Im sorry i dont know anything about donor egg as i had pgd, but to touch on the other things in your post.  I think working from home is hard and that its vital that you leave the house each day.  I know when i have felt down iv felt like just sitting at home feeling sorry for myself but this only gets me in a worst state.  I would force myself to take the dog for a long walk and always with out fail came back feeling better.  I would set a time each day that you made sure you went for a good walk.


I expect you feel totally over whelmed by things at the moment, as anyone would do.  I think the only way i coped with 4 rounds of treatment was to try to let go and move forward mentally after each failure, difficult phone call etc etc.  Its not easy but its probably the best way of not feeling over whelmed and consumed by negativity.  The thing i struggled with the most was the communication with the clinics, waiting for calls or making calls, etc etc, but i tried to be realistic in my demands.  
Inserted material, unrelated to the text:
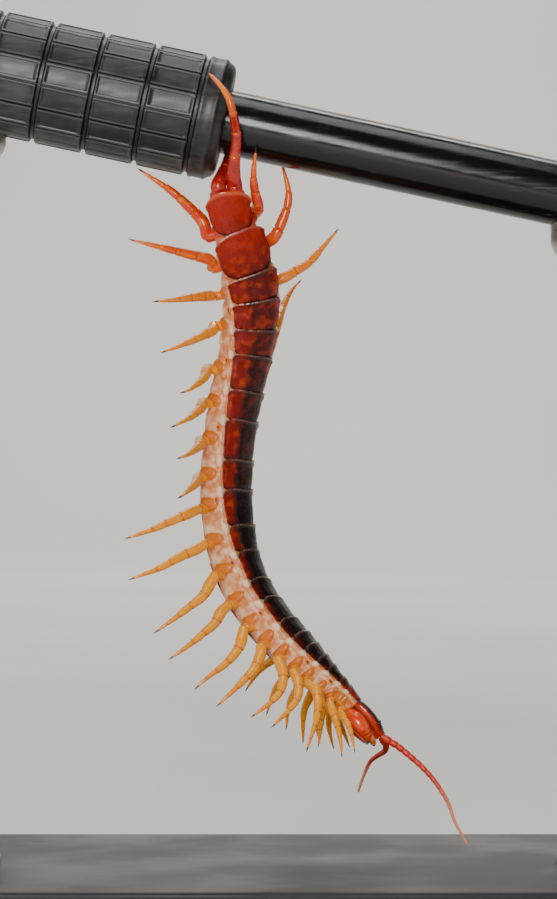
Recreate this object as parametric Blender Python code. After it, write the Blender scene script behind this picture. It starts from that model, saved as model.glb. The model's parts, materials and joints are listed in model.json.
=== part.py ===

Live is very hard when your trying to deal with IF and there is no easy answer, but remember to look after yourself and your dh.  Try to eat well, do daily exercise and meet friends.  Remember that the rest of your life is good its just this one area that is not going to plan and that if you keep the other areas is tack (as best as possible) your cope with IF better.


As for donor egg, liike i said i dont know much about it but i do know that clinics are so so different.  Iv been to 3 and it was only on the second that they found out i have a genetic condition and need pgd.  If i had stayed with the first clinic there is a high likely hood that i would have wasted loads of money and still not ended up with a baby.  I now have a 9 month old and am lucky enough to be pregnant naturally, i am beyond  greatful that i ended up changing clinics.  If you dont feel the advise is good seak a second opinion, they may come back with the same but at least your know its the right path for you.  Good luck.  xxxx


----------



## Froggy82 (Nov 8, 2012)

Thank you guys so much for your insight and your kind words. It really helps!
DH and I have a lot of thinking to do…
xoxo


----------